» **JOB**: Gather up every line that includes the string "this".

= = = =

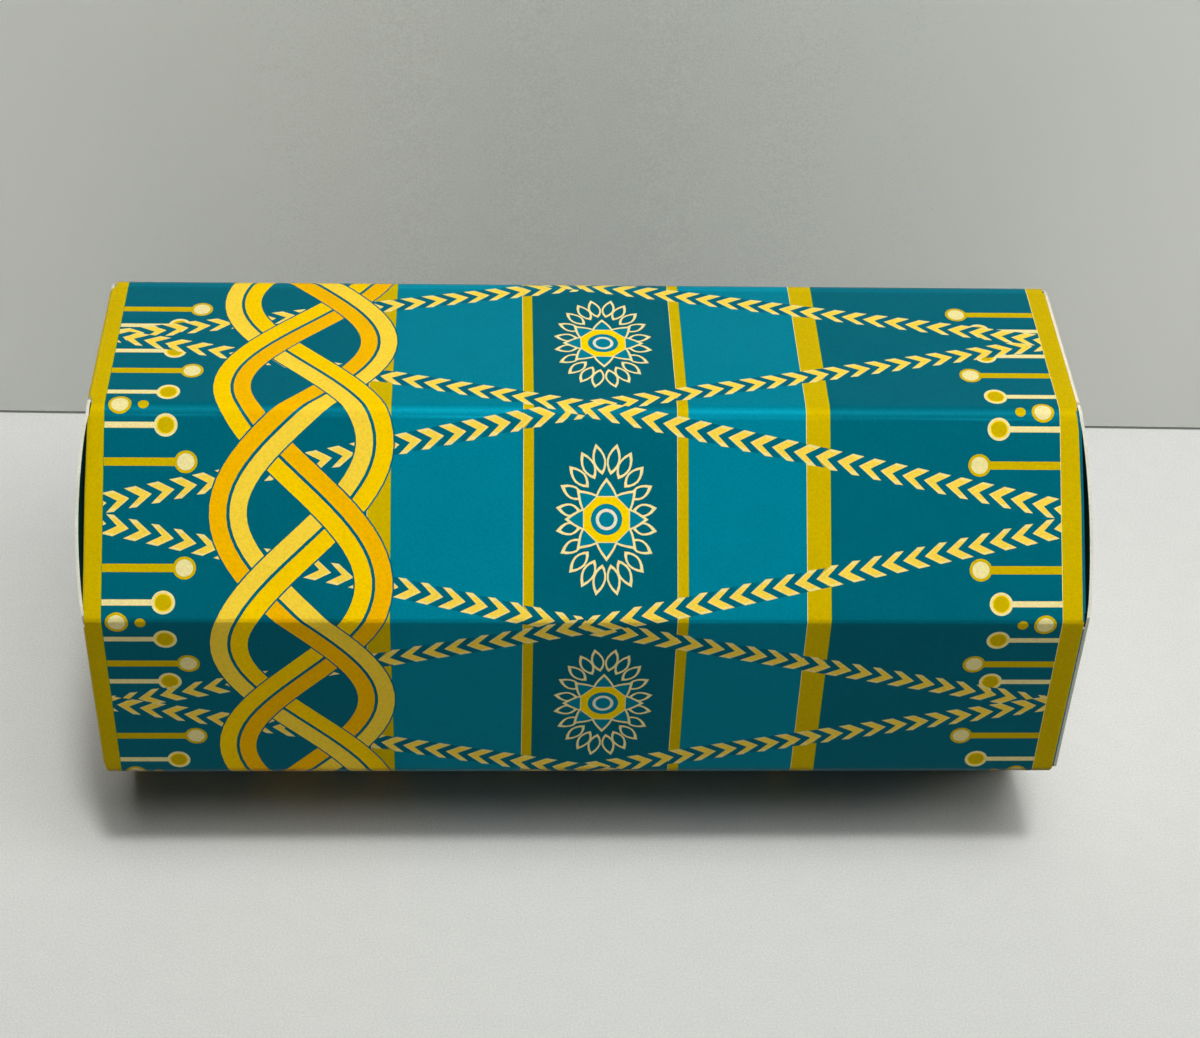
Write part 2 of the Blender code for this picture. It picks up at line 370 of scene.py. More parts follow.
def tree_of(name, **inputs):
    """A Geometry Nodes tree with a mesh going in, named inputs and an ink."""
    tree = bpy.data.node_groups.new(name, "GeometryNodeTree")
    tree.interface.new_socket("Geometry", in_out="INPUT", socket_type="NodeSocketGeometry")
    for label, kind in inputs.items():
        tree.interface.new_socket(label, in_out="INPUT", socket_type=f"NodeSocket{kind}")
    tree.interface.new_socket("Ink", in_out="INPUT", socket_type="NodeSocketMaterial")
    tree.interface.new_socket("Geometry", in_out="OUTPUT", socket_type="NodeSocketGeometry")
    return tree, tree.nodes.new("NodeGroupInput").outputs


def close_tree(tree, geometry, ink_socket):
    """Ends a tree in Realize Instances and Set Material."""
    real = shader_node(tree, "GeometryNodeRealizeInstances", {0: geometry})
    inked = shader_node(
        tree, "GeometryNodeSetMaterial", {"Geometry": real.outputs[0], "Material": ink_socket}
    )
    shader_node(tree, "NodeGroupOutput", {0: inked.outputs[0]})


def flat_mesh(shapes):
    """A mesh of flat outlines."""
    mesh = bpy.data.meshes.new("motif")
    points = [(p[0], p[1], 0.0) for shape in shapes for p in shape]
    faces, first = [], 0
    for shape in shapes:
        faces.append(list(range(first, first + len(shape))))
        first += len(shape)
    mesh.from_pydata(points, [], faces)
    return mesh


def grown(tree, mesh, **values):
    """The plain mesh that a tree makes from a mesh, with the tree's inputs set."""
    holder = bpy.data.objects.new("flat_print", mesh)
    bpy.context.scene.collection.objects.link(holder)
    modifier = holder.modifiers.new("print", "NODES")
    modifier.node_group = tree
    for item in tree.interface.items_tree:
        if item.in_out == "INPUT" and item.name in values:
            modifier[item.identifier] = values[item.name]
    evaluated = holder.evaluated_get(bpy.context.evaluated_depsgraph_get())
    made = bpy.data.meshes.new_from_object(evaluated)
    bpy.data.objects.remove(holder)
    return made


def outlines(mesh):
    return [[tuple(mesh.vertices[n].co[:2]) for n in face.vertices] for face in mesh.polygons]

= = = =

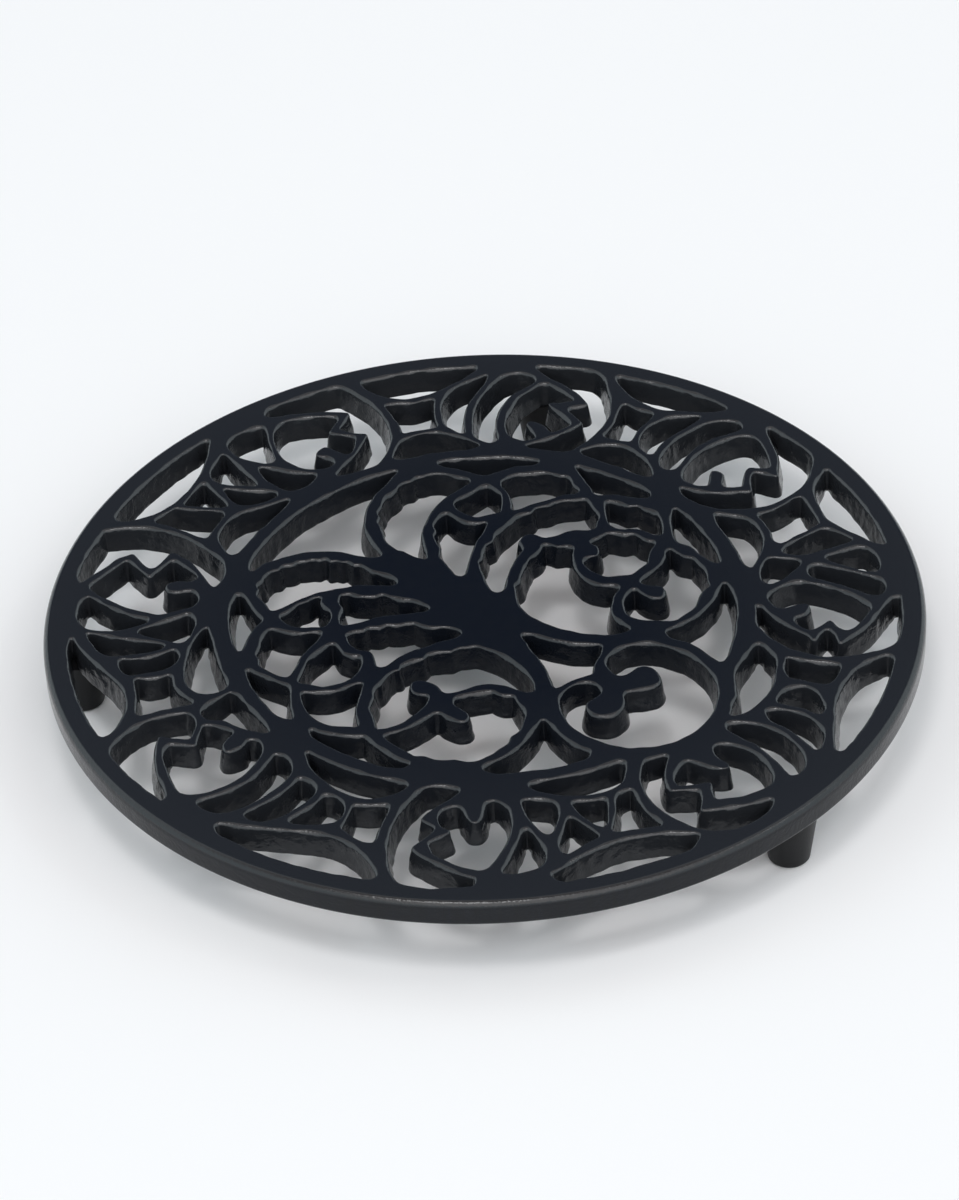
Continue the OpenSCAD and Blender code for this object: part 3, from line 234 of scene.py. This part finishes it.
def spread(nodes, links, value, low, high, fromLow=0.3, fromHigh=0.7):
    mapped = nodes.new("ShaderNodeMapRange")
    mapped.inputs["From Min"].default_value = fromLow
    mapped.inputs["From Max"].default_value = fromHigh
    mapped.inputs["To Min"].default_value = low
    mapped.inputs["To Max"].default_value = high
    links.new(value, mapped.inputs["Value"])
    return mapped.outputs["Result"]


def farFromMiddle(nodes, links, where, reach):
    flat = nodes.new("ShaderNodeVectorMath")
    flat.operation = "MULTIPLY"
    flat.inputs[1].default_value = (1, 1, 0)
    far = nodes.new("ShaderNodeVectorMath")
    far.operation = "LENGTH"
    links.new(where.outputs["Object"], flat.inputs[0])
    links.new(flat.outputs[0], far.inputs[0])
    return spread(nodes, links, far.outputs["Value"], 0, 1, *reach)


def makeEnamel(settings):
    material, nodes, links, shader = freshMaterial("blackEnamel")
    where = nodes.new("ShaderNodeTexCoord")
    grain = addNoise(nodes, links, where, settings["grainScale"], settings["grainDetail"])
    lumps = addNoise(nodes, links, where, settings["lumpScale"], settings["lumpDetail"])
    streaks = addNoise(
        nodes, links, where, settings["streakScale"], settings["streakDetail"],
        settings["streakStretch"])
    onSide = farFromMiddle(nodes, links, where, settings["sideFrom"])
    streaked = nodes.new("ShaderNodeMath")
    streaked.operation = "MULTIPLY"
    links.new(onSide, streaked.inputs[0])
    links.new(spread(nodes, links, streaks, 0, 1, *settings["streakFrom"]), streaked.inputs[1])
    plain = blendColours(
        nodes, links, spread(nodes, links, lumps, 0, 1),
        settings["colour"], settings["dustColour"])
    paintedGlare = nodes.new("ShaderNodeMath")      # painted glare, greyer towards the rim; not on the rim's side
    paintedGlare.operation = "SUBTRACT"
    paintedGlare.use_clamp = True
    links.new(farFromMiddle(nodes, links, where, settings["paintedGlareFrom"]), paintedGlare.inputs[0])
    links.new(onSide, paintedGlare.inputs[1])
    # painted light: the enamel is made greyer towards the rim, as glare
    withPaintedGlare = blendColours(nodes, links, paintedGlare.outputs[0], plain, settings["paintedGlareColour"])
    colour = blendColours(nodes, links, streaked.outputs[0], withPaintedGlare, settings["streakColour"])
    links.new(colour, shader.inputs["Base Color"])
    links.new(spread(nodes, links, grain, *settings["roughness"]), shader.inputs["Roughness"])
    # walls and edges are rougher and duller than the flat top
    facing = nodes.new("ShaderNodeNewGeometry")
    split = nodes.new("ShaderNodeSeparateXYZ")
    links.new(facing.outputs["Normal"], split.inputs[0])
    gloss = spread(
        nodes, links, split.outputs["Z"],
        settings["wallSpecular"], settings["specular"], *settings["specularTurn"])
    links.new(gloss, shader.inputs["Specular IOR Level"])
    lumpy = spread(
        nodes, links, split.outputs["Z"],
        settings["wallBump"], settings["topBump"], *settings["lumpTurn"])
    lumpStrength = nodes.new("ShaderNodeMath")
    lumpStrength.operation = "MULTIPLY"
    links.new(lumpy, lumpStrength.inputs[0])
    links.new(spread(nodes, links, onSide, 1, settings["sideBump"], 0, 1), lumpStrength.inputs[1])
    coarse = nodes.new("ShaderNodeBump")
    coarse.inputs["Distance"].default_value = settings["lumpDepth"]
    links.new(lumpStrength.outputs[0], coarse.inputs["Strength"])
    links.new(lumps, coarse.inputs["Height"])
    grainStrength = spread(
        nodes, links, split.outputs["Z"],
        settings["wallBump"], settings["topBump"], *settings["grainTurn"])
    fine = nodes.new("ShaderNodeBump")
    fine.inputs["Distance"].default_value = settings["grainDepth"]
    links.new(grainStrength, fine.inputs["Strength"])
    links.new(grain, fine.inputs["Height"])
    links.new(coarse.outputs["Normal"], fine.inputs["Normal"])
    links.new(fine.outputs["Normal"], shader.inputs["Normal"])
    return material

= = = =

» **OUTPUT BELOW**:
Write part 2 of the Blender code for this picture. It picks up at line 370 of scene.py. More parts follow.
Continue the OpenSCAD and Blender code for this object: part 3, from line 234 of scene.py. This part finishes it.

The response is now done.